What Is Electrical Anisotropy?

Most formation evaluation textbooks introduce resistivity logging with the comfortable assumption that the formation is electrically isotropic — that it conducts electricity equally in all directions. In practice, this assumption fails for any sedimentary formation with distinct layering, lamination, or directional fabric. A laminated turbidite sequence with alternating sand and shale laminae conducts electricity much more easily horizontally (current flows through the continuous conductive shale layers) than vertically (current must cross the resistive sand laminae), creating an anisotropic electrical response where the horizontal resistivity can be 2 to 20 times lower than the vertical resistivity.

This difference matters enormously for horizontal well formation evaluation.

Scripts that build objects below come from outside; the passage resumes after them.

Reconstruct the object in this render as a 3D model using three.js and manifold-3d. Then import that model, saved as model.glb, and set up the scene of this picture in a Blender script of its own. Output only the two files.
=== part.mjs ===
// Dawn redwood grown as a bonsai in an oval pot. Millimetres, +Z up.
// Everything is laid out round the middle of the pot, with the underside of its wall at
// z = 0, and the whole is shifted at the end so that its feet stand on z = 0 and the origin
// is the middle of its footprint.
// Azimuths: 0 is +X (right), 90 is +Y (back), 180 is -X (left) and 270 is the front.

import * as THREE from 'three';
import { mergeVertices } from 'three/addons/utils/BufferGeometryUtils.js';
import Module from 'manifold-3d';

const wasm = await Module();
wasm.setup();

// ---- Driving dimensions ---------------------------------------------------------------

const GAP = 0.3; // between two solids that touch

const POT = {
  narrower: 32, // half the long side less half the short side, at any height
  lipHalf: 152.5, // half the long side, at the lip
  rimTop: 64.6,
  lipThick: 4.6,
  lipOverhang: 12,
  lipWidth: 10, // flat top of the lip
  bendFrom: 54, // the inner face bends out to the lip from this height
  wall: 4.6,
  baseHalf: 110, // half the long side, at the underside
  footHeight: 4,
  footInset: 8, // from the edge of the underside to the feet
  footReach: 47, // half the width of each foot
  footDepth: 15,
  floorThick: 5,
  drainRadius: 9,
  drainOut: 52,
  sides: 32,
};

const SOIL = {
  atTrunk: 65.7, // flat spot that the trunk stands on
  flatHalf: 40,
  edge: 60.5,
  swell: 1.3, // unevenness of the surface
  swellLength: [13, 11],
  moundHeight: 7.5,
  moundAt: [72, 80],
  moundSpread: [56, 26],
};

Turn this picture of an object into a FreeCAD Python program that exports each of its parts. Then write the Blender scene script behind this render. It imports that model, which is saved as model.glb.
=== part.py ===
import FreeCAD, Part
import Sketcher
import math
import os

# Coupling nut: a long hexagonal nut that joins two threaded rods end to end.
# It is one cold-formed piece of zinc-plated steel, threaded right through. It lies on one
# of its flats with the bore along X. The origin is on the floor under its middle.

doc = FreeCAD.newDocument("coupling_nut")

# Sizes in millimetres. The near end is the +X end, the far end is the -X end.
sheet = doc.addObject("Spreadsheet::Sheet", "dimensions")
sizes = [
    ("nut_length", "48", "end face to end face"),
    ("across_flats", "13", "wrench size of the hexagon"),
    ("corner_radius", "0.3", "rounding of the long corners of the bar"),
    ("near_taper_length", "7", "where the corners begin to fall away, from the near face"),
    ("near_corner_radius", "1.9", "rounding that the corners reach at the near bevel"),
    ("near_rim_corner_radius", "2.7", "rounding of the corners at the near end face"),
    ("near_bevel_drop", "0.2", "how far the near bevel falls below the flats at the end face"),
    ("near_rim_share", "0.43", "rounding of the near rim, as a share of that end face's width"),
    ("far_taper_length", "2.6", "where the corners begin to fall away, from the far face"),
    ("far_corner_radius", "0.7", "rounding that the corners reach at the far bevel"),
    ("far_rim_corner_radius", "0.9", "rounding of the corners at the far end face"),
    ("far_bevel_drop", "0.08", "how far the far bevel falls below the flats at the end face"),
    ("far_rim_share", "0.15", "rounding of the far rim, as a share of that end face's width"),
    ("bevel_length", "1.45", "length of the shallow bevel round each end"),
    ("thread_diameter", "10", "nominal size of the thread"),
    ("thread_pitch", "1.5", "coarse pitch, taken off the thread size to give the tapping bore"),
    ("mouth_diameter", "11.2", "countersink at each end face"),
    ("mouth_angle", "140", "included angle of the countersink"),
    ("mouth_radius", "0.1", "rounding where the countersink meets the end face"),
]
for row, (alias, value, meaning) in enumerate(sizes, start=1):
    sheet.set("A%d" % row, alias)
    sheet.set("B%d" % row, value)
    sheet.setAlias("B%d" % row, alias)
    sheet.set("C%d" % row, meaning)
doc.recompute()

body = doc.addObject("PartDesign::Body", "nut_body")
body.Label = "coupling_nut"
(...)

A conventional induction tool measures approximately the horizontal resistivity of a vertical well. When that same tool is deployed in a horizontal well through a thinly laminated formation, it now measures in the direction perpendicular to the formation layers — it measures the vertical resistivity, which is much higher, and correctly indicates the presence of oil. If the interpreter does not account for anisotropy and compares the horizontal well reading directly against a vertical well correlation calibrated to Rh, they will systematically misinterpret the horizontal well data. Understanding electrical anisotropy is therefore not an academic concern — it directly determines whether a thinly laminated reservoir is correctly evaluated as productive or incorrectly condemned as too water-saturated to develop.

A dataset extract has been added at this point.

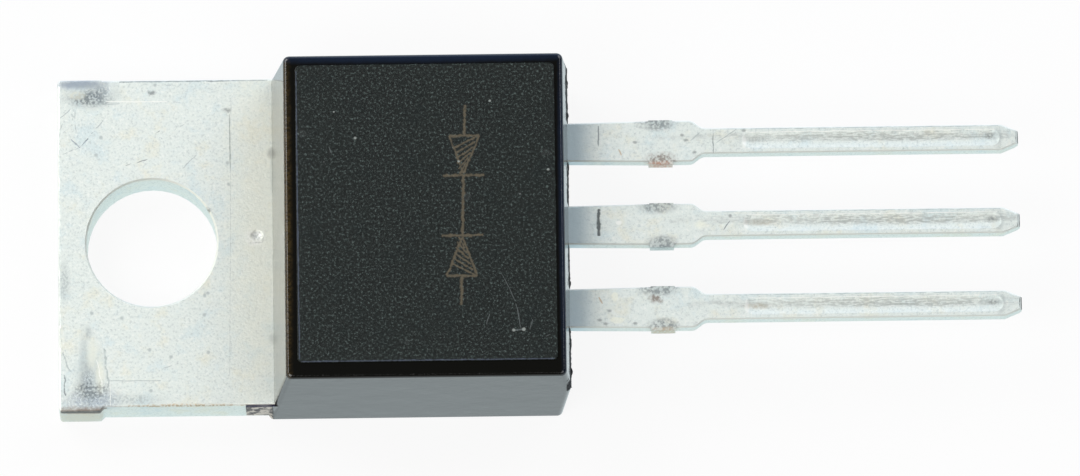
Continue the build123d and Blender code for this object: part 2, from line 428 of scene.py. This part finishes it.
def mark_lead(finish, centre, stub_side, stub_top):
    """Scuffs of every lead: at the stubs of the dam bar, along its coined channel with painted highlights,
    and on its tip in painted shade
    """
    z = lead_front

    # Stubs
    left = centre + lead_half_width
    right = centre - lead_half_width
    crumbly = dict(Grain=8.0, Softness=0.5, Speckle=0.7)
    finish.patch(shaded, (15.10, left - 0.04, z), (0.52, 0.22, 0.3), **crumbly)
    finish.patch(stub_top, (15.22, right + 0.05, z), (0.40, 0.20, 0.2), **crumbly)
    finish.patch(stub_side, (15.22, right - 0.07, z - 0.23), (0.42, 0.10, 0.34), Softness=0.5, Speckle=0.6)

    # Channel
    streaks = dict(Raggedness=1.8, Stretch=(0.35, 1.6, 1), Softness=0.7, Speckle=0.8)
    finish.patch(streaked, (21.3, centre + 0.10, z), (4.0, 0.13, 0.2), **streaks)
    finish.patch(streaked, (22.6, centre + 0.02, z), (2.6, 0.07, 0.2), **streaks)
    finish.patch(streaked, (18.10, centre + 0.05, z), (0.30, 0.09, 0.2), Softness=0.8, Speckle=0.5)
    finish.patch(shaded, (25.08, centre + 0.05, z), (0.20, 0.08, 0.2), Softness=0.8, Speckle=0.7)
    # Painted highlights at the start of the channel and along its upper edge
    finish.patch(painted_highlight, (17.71, centre - 0.02, z), (0.06, 0.18, 0.2), Softness=0.6)
    finish.patch(faint, (25.24, centre - 0.02, z), (0.12, 0.24, 0.2), Softness=0.8, Speckle=0.3)
    finish.line(painted_highlight, (17.75, centre + 0.25, z), (25.2, centre + 0.25, z), 0.022, Breaks=0.5, Taper=0.05)
    finish.line(faint, (17.0, centre + 0.36, z), (25.3, centre + 0.36, z), 0.035, Breaks=0.7, Taper=0.05)

    # Tip: painted shade in two shallow grooves across it
    for x, drop in ((25.79, 0.04), (25.86, 0.08)):
        start = (x, centre + 0.20, z - drop)
        end = (x, centre - 0.20, z - drop)
        finish.line(dented_and_shaded, start, end, 0.045, Breaks=0.5, Taper=0.1)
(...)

Anisotropy Measurement and Lamination Analysis

High-resolution borehole imager logs provide the lamina-scale structural information that complements the triaxial induction resistivity measurement for a complete lamination analysis — the FMI (Formation Micro Imager) or OBMI (Oil-Based Mud Imager) resolves individual laminae as thin as 0.2 to 0.5 inches on the borehole wall, providing the relative proportions of sand and shale laminae (net-to-gross at the lamination scale) that are needed to apply the Thomas-Stieber model for converting bulk log-scale properties to true lamina-scale properties; the laminae count and thickness distribution from the borehole image, combined with the bulk Rh and Rv from the triaxial induction, and the bulk density-neutron porosity measurements that represent the volume-weighted average of sand and shale laminae properties, provide the input data set for the simultaneous inversion that solves for the individual sand lamina porosity, permeability, and water saturation at sub-log-resolution scale; this multi-tool lamination analysis workflow has become the standard approach for deepwater turbidite evaluation where the economic significance of correctly characterizing thin productive sand laminae can amount to hundreds of millions of barrels of additional oil in place that would be missed by conventional single-tool interpretation.

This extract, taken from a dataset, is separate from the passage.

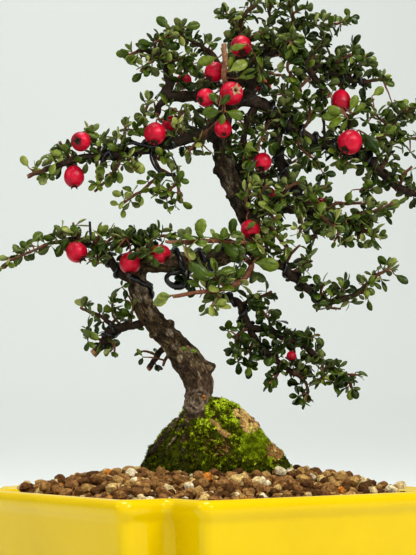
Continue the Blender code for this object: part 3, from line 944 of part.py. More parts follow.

NMR (nuclear magnetic resonance) anisotropy provides a complementary measurement of formation anisotropy using the orientation-dependent relaxation behavior of hydrogen in pore fluids — in carbonate formations with aligned microfractures, the T2 relaxation time of fluid in fractures oriented parallel to the measurement direction differs from that in fractures perpendicular to measurement, providing information about fracture orientation and aperture distribution that is not captured by electrical methods; in clastic formations, NMR measurements in different tool orientations (possible with some downhole MRI tools) can detect fabric anisotropy in clay-rich formations where the platelet orientation affects both the surface relaxation rate and the bound water distribution in a directionally dependent way, providing an independent check on the electrical anisotropy model assumptions.